In fact, in many of Romano's most popular videos, she shares personal stories from childhood stardom and the tough transition into young adulthood.
She’s opened up about her experiences with alcohol (in July, she revealed she's five years sober) and an eating disorder, the fact that she lost a lot of the money she earned from her Disney days and personal stories from her time on sets.
“Some of my experiences are unique, but I’ve been pretty mum about my interpretations, my experiences, and I found in the last six months, yeah, I definitely can talk to the side effects of going on this journey,” Romano said.
“I’ve covered a lot of really intense subjects about my life, but it was really bringing people up to speed with who I am and what my opinion is, and how I live my life,” she said.
The attention can be triggering, Romano said, and she’s had to keep in touch with her own anxieties and fears when she decides to upload a more personal video to her account.

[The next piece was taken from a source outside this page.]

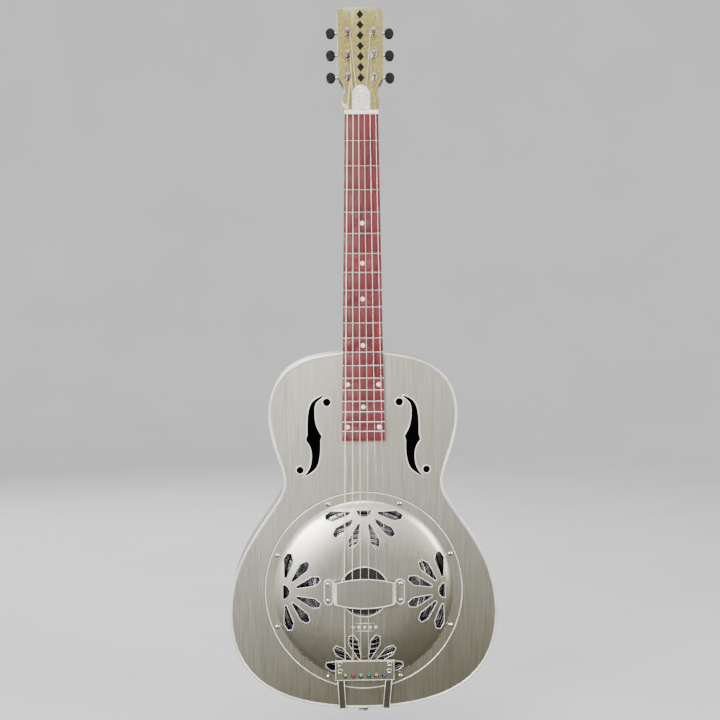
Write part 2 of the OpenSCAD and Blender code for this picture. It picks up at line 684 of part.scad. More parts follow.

Though she grew up on-screen, she said she doesn’t feel comfortable with public attention.
Offering so much of herself online has opened her up to a new wave of criticism and headlines. Many have called her videos clickbait.
“I’ve addressed the clickbait issue in so far that, yes, they are clickbait methods, but that they deliver on the promise of the title,” Romano said. “I always do this, where I address it immediately … then I kind of pontificate upon that subject. I unpack it. I put some personal spin on it.”
For now, she’s looking at her future as a working mom and carefully planning her next moves. She said she hopes to move away from personal stories but still give her audience her take on pop culture issues, calling it a “natural progression.” She’s also told Disney Channel she’d be willing to mentor a young actor if there were any interest.
“Quarantine, I think, pushed a lot of people that thought they were otherwise OK to the edge,” Romano said. “And so that’s why mental health has just been so important. But again, the kids tend to get looked over because, well, they’re making money. They’re famous. They’re having fun.”
Romano said she knows there are plenty of stories she won’t share with the world, items that would violate confidences and friendships. But in many ways this reintroduction has allowed her to think about what she has to offer her audience and people more generally.
“It’s kind of been like a memoir so far,” Romano said. “But if I were a young actor, I would follow my page. Because it is, some of them are cautionary tales. But it is my life lessons. … They’re genuine and authentic and true.”